● Data block
● ● ● ● ●
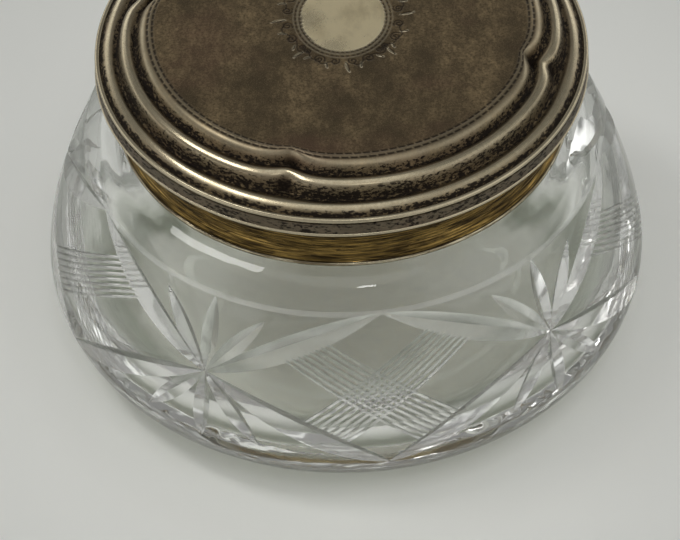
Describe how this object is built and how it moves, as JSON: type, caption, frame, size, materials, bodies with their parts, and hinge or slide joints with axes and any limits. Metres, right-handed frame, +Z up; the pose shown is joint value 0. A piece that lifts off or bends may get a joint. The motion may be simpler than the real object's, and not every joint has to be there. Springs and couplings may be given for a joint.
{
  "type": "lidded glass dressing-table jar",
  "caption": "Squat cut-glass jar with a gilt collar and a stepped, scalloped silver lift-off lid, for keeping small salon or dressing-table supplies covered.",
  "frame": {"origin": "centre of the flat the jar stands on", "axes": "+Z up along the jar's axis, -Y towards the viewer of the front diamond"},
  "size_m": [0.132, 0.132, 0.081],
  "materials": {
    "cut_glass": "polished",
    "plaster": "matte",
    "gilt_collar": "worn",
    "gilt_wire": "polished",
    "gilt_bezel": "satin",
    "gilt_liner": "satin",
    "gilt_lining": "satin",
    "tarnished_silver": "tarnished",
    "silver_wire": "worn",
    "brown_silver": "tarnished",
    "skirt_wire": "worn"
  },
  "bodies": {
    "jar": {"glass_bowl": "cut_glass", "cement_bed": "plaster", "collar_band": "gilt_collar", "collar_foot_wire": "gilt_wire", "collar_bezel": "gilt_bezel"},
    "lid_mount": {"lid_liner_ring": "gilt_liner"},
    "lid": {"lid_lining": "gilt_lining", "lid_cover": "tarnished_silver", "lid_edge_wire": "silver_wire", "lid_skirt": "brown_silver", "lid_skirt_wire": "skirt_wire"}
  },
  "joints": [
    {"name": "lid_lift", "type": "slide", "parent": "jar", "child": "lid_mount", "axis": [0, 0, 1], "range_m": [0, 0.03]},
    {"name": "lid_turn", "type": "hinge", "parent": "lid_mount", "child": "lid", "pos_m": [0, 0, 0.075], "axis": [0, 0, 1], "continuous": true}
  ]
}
● ● ● ● ●
● What is being asked
Write the data out again in full and exactly.

● Worked answer
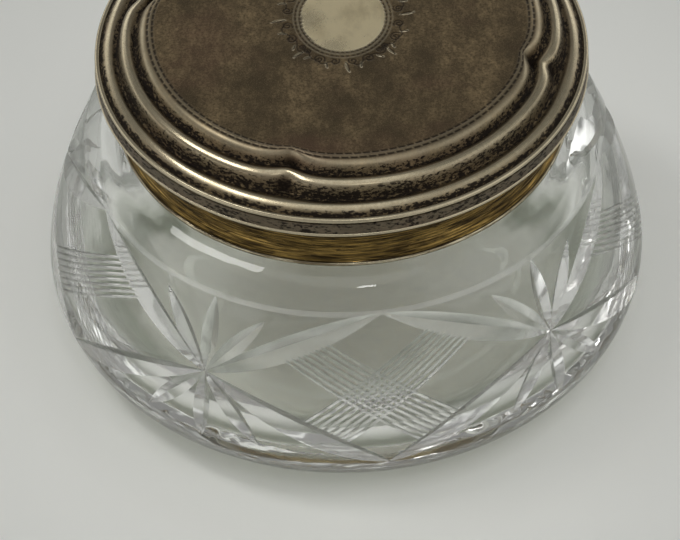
Describe how this object is built and how it moves, as JSON: type, caption, frame, size, materials, bodies with their parts, and hinge or slide joints with axes and any limits. Metres, right-handed frame, +Z up; the pose shown is joint value 0. A piece that lifts off or bends may get a joint. The motion may be simpler than the real object's, and not every joint has to be there. Springs and couplings may be given for a joint.
{
  "type": "lidded glass dressing-table jar",
  "caption": "Squat cut-glass jar with a gilt collar and a stepped, scalloped silver lift-off lid, for keeping small salon or dressing-table supplies covered.",
  "frame": {"origin": "centre of the flat the jar stands on", "axes": "+Z up along the jar's axis, -Y towards the viewer of the front diamond"},
  "size_m": [0.132, 0.132, 0.081],
  "materials": {
    "cut_glass": "polished",
    "plaster": "matte",
    "gilt_collar": "worn",
    "gilt_wire": "polished",
    "gilt_bezel": "satin",
    "gilt_liner": "satin",
    "gilt_lining": "satin",
    "tarnished_silver": "tarnished",
    "silver_wire": "worn",
    "brown_silver": "tarnished",
    "skirt_wire": "worn"
  },
  "bodies": {
    "jar": {"glass_bowl": "cut_glass", "cement_bed": "plaster", "collar_band": "gilt_collar", "collar_foot_wire": "gilt_wire", "collar_bezel": "gilt_bezel"},
    "lid_mount": {"lid_liner_ring": "gilt_liner"},
    "lid": {"lid_lining": "gilt_lining", "lid_cover": "tarnished_silver", "lid_edge_wire": "silver_wire", "lid_skirt": "brown_silver", "lid_skirt_wire": "skirt_wire"}
  },
  "joints": [
    {"name": "lid_lift", "type": "slide", "parent": "jar", "child": "lid_mount", "axis": [0, 0, 1], "range_m": [0, 0.03]},
    {"name": "lid_turn", "type": "hinge", "parent": "lid_mount", "child": "lid", "pos_m": [0, 0, 0.075], "axis": [0, 0, 1], "continuous": true}
  ]
}